No, I am saying 1,2,4 byte __builtin_{memcpy, memmove} on x86 hosts
are currently translated to single 1,2,4 byte stores/loads,
and they work for unaligned accesses, which is nice.
I am also saying there's no difference between them and memcpy/memmove
on modern systems.
> All the functions in bswap.h, based on __builtin_{memcpy, memmove}(),
> are only safe to RAM accesses, but unsafe to MMIO accesses?
>
> Currently, ram_device_mem_ops::memory_region_ram_device_write() runs into
> stn_he_p() and then __builtin_memcpy(), which aren't safe to access to VFIO
> PCI
> BARs. This path wasn't considered in the proposed design and something needs
> to be considered in the revised design. For this, I'm going add the following
> context to the design.
>
> S1: A new set of functions added to include/qemu/io.h, similar to linux/
> include/asm/io.h::{read,write}{b, w, l q}() to access MMIO region
>
> S1.1 Those new fuctions will be used to access MMIO region
> S1.1.1 Directly access paths in address_space_{ldm, stm}_internal(),
> to replace {ldm, stm}_p().
> S1.1.2 Directly access paths in flatview_{read,
> write}_continue_step()
> to replace memcpy() and memmove().
> S1.1.3 Indirectly access paths where MemoryRegionOps is invoked, to
> replace {ldn, stn}_he_p() or their RAM access variants if the
> region is a MMIO region.
>
> >
> >
> > > It's perhaps covered by S2 if we're talking
> > > about address_space_{read,write}. If we're talking about
> > > address_space_{ldl, stl}(),
> > > we perhaps need to replace __builtin_{memcpy, memmove}() with those
> > > private
> > > functions introduced in S2.
> >
> > Not sure what "covered" means.
> >
>
> Ok, it's not important now since the paths invokved by those functions in
> bswap.h,
> which target a MMIO region, aren't considered in the proposed design.
>
> >
> > >
> > > > 6. on non-x86 both unaligned accesses and vector instructions
> > > > for accessing UC memory are illegal.
> > > >
> > >
> > > Assume UC is equivalent to pgprot_noncached. In that case, it's true on
> > > aarch64
> > > at least. With S1.3 applied, this kind of region becomes indirectly
> > > accessible.
> > >
> > > > 7. standard vfio gives KVM VM_ALLOW_ANY_UNCACHED, so even on non x86
> > > > guest can
> > > > map the memory as as pgprot_noncached/ioremap or
> > > > pgprot_writecombine/ioremap_uc.
> > > > If it does the second then it can use unaligned or vector for access.
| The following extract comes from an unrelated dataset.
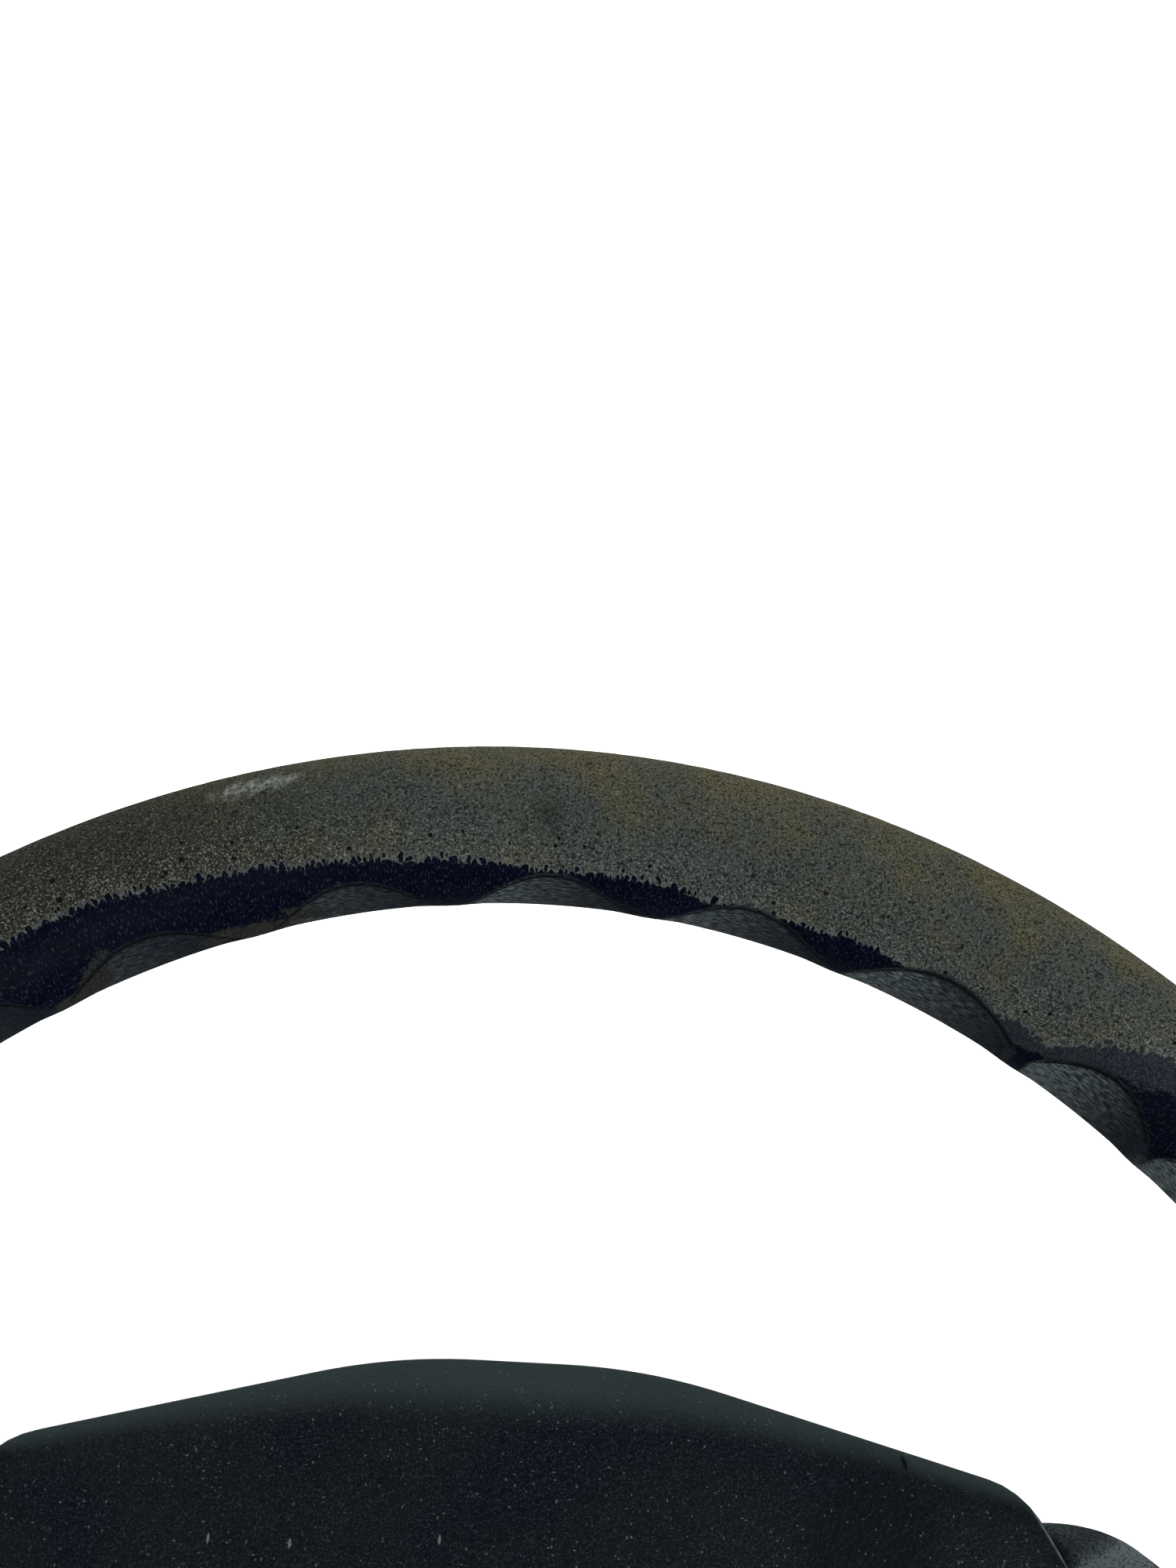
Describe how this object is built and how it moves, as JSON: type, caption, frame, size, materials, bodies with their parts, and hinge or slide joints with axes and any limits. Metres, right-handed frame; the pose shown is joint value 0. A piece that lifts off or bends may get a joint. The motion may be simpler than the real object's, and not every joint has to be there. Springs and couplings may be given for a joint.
{
  "type": "steering wheel",
  "caption": "Round finger-grip rim with a dished hub, joined by spokes, and a padded cover that presses in as the horn push.",
  "frame": {"origin": "on the column axis, in the plane of the rear shroud's edge, which the wheel rests on", "axes": "+Z along the column axis towards the driver, +Y towards twelve o'clock, +X to the driver's right"},
  "size_m": [0.3798, 0.38, 0.081],
  "materials": {
    "grip_foam": "matte foam where the skin has worn off, dark grained skin elsewhere",
    "pad_vinyl": "satin grained vinyl",
    "black_plastic": "fine spark texture",
    "nylon": "satin",
    "black_steel": "black dip paint",
    "zinc_steel": "zinc plated",
    "spring_steel": "bright wire",
    "brass": "satin"
  },
  "bodies": {
    "wheel": {"rim_moulding": "grip_foam", "rim_core_rod": "black_steel", "spoke_bar_upper_right": "black_steel", "spoke_bar_upper_left": "black_steel", "spoke_bar_lower_right": "black_steel", "spoke_bar_lower_left": "black_steel", "hub_plate": "black_steel", "hub_boss": "zinc_steel", "hub_washer": "zinc_steel", "hub_nut": "zinc_steel", "shroud_screw_1": "zinc_steel", "shroud_screw_2": "zinc_steel", "shroud_screw_3": "zinc_steel", "shroud_screw_4": "zinc_steel", "cancel_cam_carrier": "nylon", "pad_bush_1": "nylon", "pad_bush_2": "nylon", "pad_bush_3": "nylon", "pad_bush_4": "nylon", "contact_insulator_1": "nylon", "contact_insulator_2": "nylon", "horn_slip_ring": "brass", "fixed_contact_1": "brass", "fixed_contact_2": "brass", "horn_terminal": "brass", "pad_spring_1": "spring_steel", "pad_spring_2": "spring_steel", "pad_spring_3": "spring_steel", "pad_spring_4": "spring_steel", "rear_shroud": "black_plastic"},
    "horn_pad": {"pad_cover": "pad_vinyl", "pad_backing_plate": "black_steel", "horn_contact_plate": "zinc_steel", "pad_shoulder_screw_1": "zinc_steel", "pad_shoulder_screw_2": "zinc_steel", "pad_shoulder_screw_3": "zinc_steel", "pad_shoulder_screw_4": "zinc_steel", "moving_contact_1": "brass", "moving_contact_2": "brass"}
  },
  "joints": [
    {"name": "horn_press", "type": "slide", "parent": "wheel", "child": "horn_pad", "axis": [0, 0, -1], "range_m": [0, 0.0025], "stiffness_N_per_m": 8000, "springref_m": -0.0015, "deforming": ["pad_spring_1", "pad_spring_2", "pad_spring_3", "pad_spring_4"]}
  ]
}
> > > > This is why normal passthrough tends to work - it never traps to qemu at
> > > > all.
> > > >
> > > >
> > > > But for qemu, vfio uses pgprot_noncached unconditionally so qemu
> > > > can't use unaligned or vector instructions on non-x86.
> > > >
> > >
> > > VM_ALLOW_ANY_UNCACHED is exclusively to arm64 since commit 8c47ce3e1d2c
> > > ("KVM:
> > > arm64: Set io memory s2 pte as normalnc for vfio pci device). After that,
> > > all
> > > VFIO PCI BARs have pgprot_writecombine attribute on arm64, thus unaligned
> > > or
> > > vector accesses are safe on those BARs from guest POV instead of host.
> >
> > But not e.g. on power8, sadly.
> >
>
> Ok. With more constraints applied to S1.3 as I mentioned above, only
> cache_normal
> regions can be directly accessible, I guess power8 will be happy with
> unaligned
> and vector access?
>
> S1.3 Only cache_normal regions can be directly accessible. The question
> is the cache_normal MMIO region is tolerant to unaligned and vectored
> access on all architectures?
I assume you mean pgprot_normal?
For unaligned access there - generally no, but of major ones qemu cares
about, I think only sparc and maybe riscv don't support unaligned memory
accesses for pgprot_normal. Of others, I think mips doesn't.
And I am not sure what do you call "MMIO region".
> > > I maybe
> > > wrong and Alex can correct me.
> > >
> > > S1.3 only cache_{normal, writecombine} regions can be directly accessible.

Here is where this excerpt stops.